History:  There is more than one story about this particular tree (or group of trees)[1].  On our expedition, the person who currently maintains the tree and grounds of the Lastrapes homestead explained that it had been planted and named for the seven Lastrapes brothers who had left home to fight in the Civil War.  In another variation of the story, described in Ethelyn Orso’s Louisiana Live Oak Lore, the birth of his seventh son prompted Jean Henri Lastrapes to request that seven oaks be planted; the workers arrived late in the day with the seedlings and temporarily put them in one container (or hole).  The business of the days that followed in the cotton fields distracted the workers from ever completing the planting task—and thus the trees grew together, sharing the close proximity of their original planting site.

7 Brothers panorama_2

Seven Brothers Oak, view from the southeast side

In a recent email from Paul Lastrapes, he confirmed my suspicions that, “the version of the story that the tree was named for 7 brothers who went to the Civil War is not only incorrect, but it’s impossible. The tree was planted many decades before the war AND while it is true that some of Jean Henri’s descendants served, 7 from the same family? No. The genealogy tree back to Jean Henri does not support this version in any way. ”

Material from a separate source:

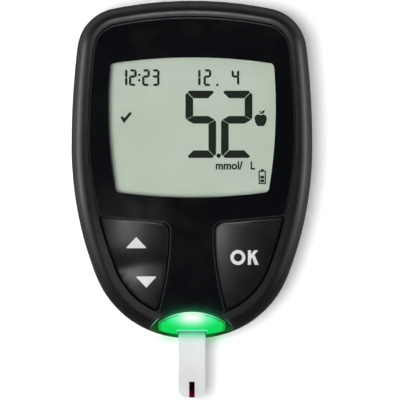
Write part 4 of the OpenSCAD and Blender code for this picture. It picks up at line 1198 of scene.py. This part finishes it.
def make_floor():
    """White paper. It shows a little brighter to the camera and to reflections than the lamps make it,
    and carries painted green light spilled below the lit port."""
    bm = bmesh.new()
    bmesh.ops.create_grid(bm, x_segments=2, y_segments=2, size=6)
    mesh = as_mesh(bm, "floor")
    f = Finish("floor_paper")
    x, y = f.axes("XY")
    # painted green spill of the port's light on the floor
    painted_spill = ((((x ** 2) ** 0.5 - 5) / 3.2) ** 2 + ((y + 39.4) / 1.5) ** 2).fade()
    tint = f.mix(painted_spill * 0.5, (1, 1, 1), (0.25, 1, 0.42))
    rays = [f.make("ShaderNodeLightPath", output=name) for name in
            ("Is Camera Ray", "Is Glossy Ray", "Is Transmission Ray")]
    seen = f.make("ShaderNodeMath", {"operation": "ADD", "use_clamp": True}, {0: rays[0] + rays[1], 1: rays[2]})
    paper = f.mix(1.0, tint, (0.93, 0.93, 0.93), "MULTIPLY")
    lit = f.principled(base_color=paper, roughness=0.9, specular_ior_level=0.1)
    lift = f.make("ShaderNodeEmission", None, {"Color": tint, "Strength": seen * FLOOR_LIFT})
    mesh.materials.append(f.end(f.make("ShaderNodeAddShader", None, {0: lit, 1: lift})))
    put("floor", mesh)


def make_world():
    """Soft light from low all round, dark overhead, and plain white behind the object"""
    world = bpy.data.worlds.new("studio")
    bpy.context.scene.world = world
    world.use_nodes = True
    f = Finish("studio", world.node_tree)
    way = f.make("ShaderNodeTexCoord", output="Generated")
    up = f.make("ShaderNodeSeparateXYZ", None, {0: way}, output="Z")
    sky = up.ramp(0.45, 0.88, SKY_LOW, SKY_HIGH)
    seen = f.make("ShaderNodeLightPath", output="Is Camera Ray")
    back = f.make("ShaderNodeBackground", None, {"Color": (1, 1, 1), "Strength": sky + (1 - sky) * seen})
    f.make("ShaderNodeOutputWorld", None, {"Surface": back})


def softbox(name, bearing_deg, height_deg, distance, size, power, diffuse=True, glossy=True, along=0.0):
    """A lamp that looks at the middle of the object from that bearing and height, then moved along Y"""
    lamp = bpy.data.lights.new(name, "AREA")
    lamp.shape, lamp.size, lamp.size_y, lamp.energy = "RECTANGLE", *size, power
    item = put(name, lamp)
    item.location = distance * from_bearing(bearing_deg, height_deg)
    item.rotation_euler = item.location.to_track_quat("Z", "Y").to_euler()
    item.location.y += along
    item.visible_camera, item.visible_diffuse, item.visible_glossy = False, diffuse, glossy


def key_light(bearing_deg, height_deg, power, radius, spread_deg, blend):
    """A narrow lamp from the left of overhead that gives the two keys their sheen"""
    lamp = bpy.data.lights.new("key_sheen", "SPOT")
    lamp.energy, lamp.shadow_soft_size = power, radius
    lamp.spot_size, lamp.spot_blend = math.radians(spread_deg), blend
    item = put("key_sheen", lamp)
    way = from_bearing(bearing_deg, height_deg)
    item.location = way + Vector(KEYS_AT)
    item.rotation_euler = way.to_track_quat("Z", "Y").to_euler()
    item.visible_camera, item.visible_diffuse = False, False


def make_camera():
    """A camera that looks straight down from 1.6 m"""
    view = bpy.data.cameras.new("camera")
    view.sensor_width, view.lens = SENSOR, SENSOR * VIEW_FAR / VIEW_WIDE
    view.clip_start, view.clip_end = 0.05, 20
    camera = put("camera", view)
    camera.location = CAMERA_AT
    bpy.context.scene.camera = camera


make_floor()
make_world()
softbox("key_box", 195, 79.5, 1.2, (0.36, 0.36), 10.6, glossy=False)
softbox("upper_box", 92, 63, 1.0, (0.3, 0.2), 18.5, diffuse=False)
softbox("left_box", 180, 36, 0.7, (0.5, 0.3), 3.2, diffuse=False)
softbox("right_box", 0, 36, 0.7, (0.5, 0.3), 2.6, diffuse=False)
for side, bearing_deg, level in (("left", 180, 1.0), ("right", 0, 0.85)):
    softbox(side + "_near", bearing_deg, 13, 0.0667, (0.057, 0.03), 0.062 * level, diffuse=False, along=0.0135)
    softbox(side + "_long", bearing_deg, 13, 0.0667, (0.092, 0.03), 0.055 * level, diffuse=False, along=-0.004)
key_light(178, 79, power=17.0, radius=0.006, spread_deg=2.6, blend=0.15)
make_camera()
bpy.context.scene.view_settings.view_transform = "Standard"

Photo Notes: The skies were alternately sunny and cloudy, as the afternoon thunderheads passed by; so Bill had some wonderful light to photograph the various aspects of the old oak in black & white with his view camera, while Cyndi photographed the nearby cottage.  Although timeworn and no longer in use, the structure seemed content to remain as it was, in the company of its venerable friend.

Cyndi’s Nature Notes:  A frequent visitor to the live oak, a golden silk orb-weaver spider (Nephilia clavipes), also known as the “banana spider”, had created a web amongst the lower branches of the tree.

Banana Spider

Golden Silk Orb-Weaver –  C.L. Nelson 2007


[1]Orso, Ethelyn G; Louisiana Live Oak Lore (pg. 77-78); The Center for Louisiana Studies, University of Southwestern Louisiana; Lafayette, LA 1992.